For this reason, we know to never send Tom out to ask for directions or to have him do anything when we’re in a hurry.  He will typically get to know everybody’s life story before ever coming to the point so we know to send some other emissary.  As brother’s we are naturally very similar but in this way, we could not be more different.  He has all the social skills while I have relatively few. 

This was all good fun and apart from the Erin breakup, could not have gone better.

June 8: Off we went!  Mel and I drove up to the airport and parked our car.  Normally we don’t do this since it costs money but this time we decided to go with convenience.  So did hundreds of others – which is normal.  The Tulsa airport has awesome parking; it’s pretty reasonably priced and usually a shuttle bus will follow you and pick you up at your car to take you to the terminal.

We flew on to Raleigh-Durham airport (RDU) without incident.  Tom and Darla were waiting for us at the baggage claim.  This is the first time I’ve seen them in several years and it’s probably the only time in many years that we’ve had the time to sit and chat and truly catch up on life.  They drove us back to their house in Clayton and we just sat around and talked till bedtime.

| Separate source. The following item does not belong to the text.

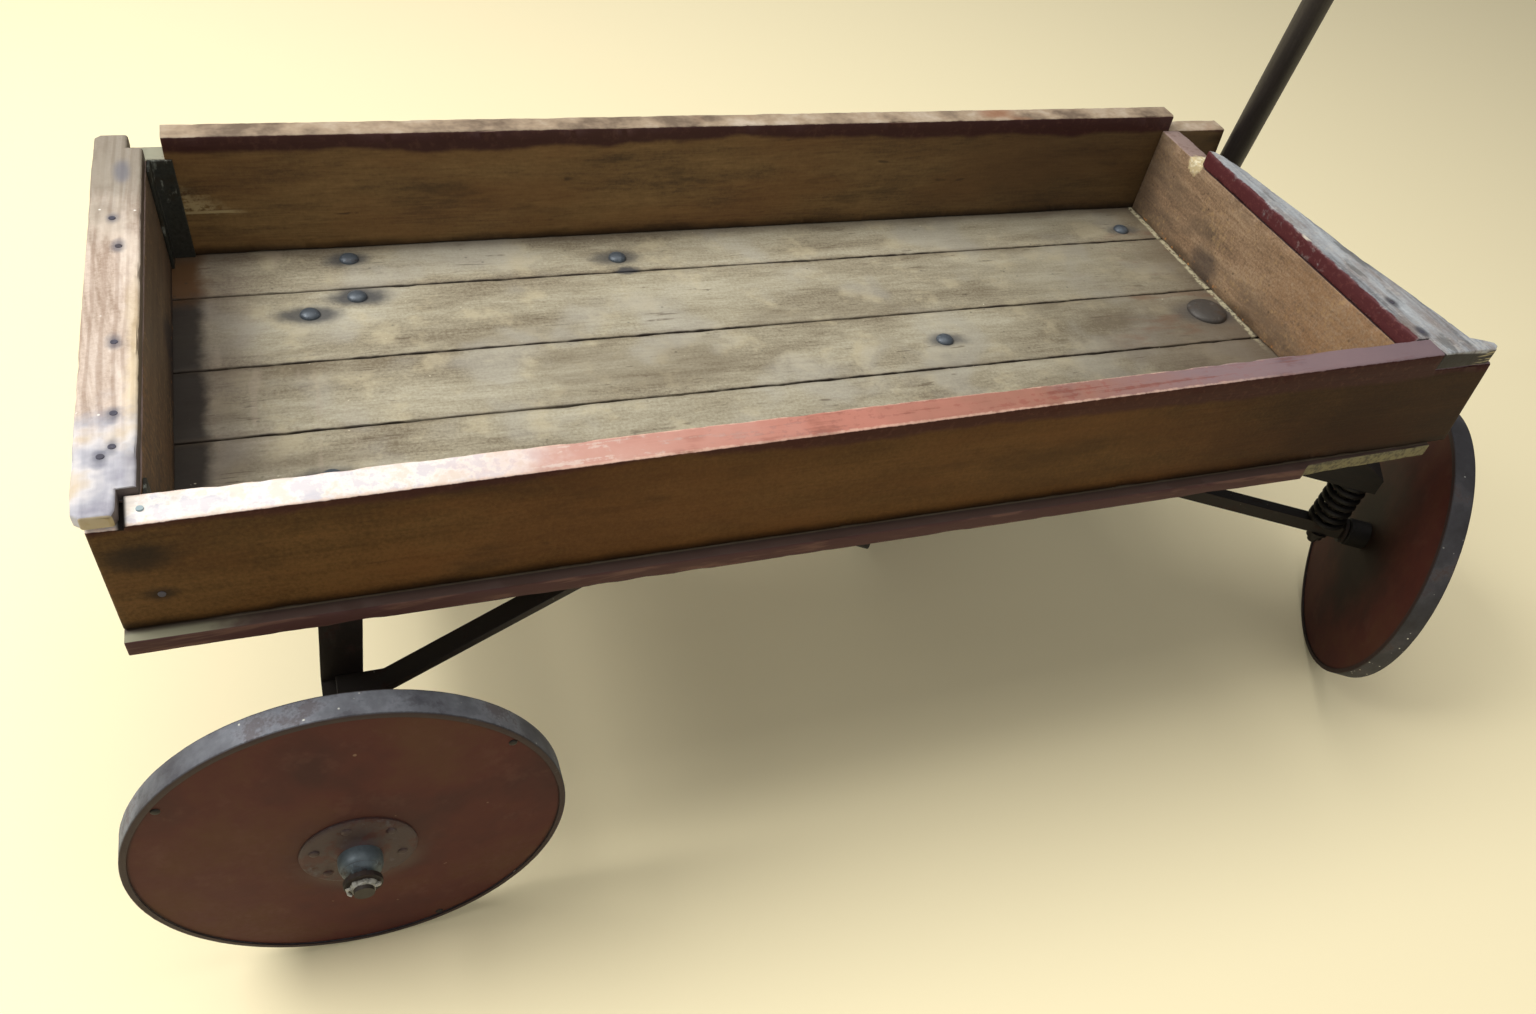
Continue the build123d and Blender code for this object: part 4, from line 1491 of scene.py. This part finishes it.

We did get up and go get barbecue at Smithfield’s near their house.  We met Melanie and her family there and again got caught up on lots of things.  We visited just in the nick of time; Melanie and her family are moving back to Arkansas in the very near future so it’s lucky we got a chance to see them.  Tom and Darla are moving back too but at some later time whenever it’s convenient.

So our first day went smoothly.  It was a good indicator of how the rest of the week would go.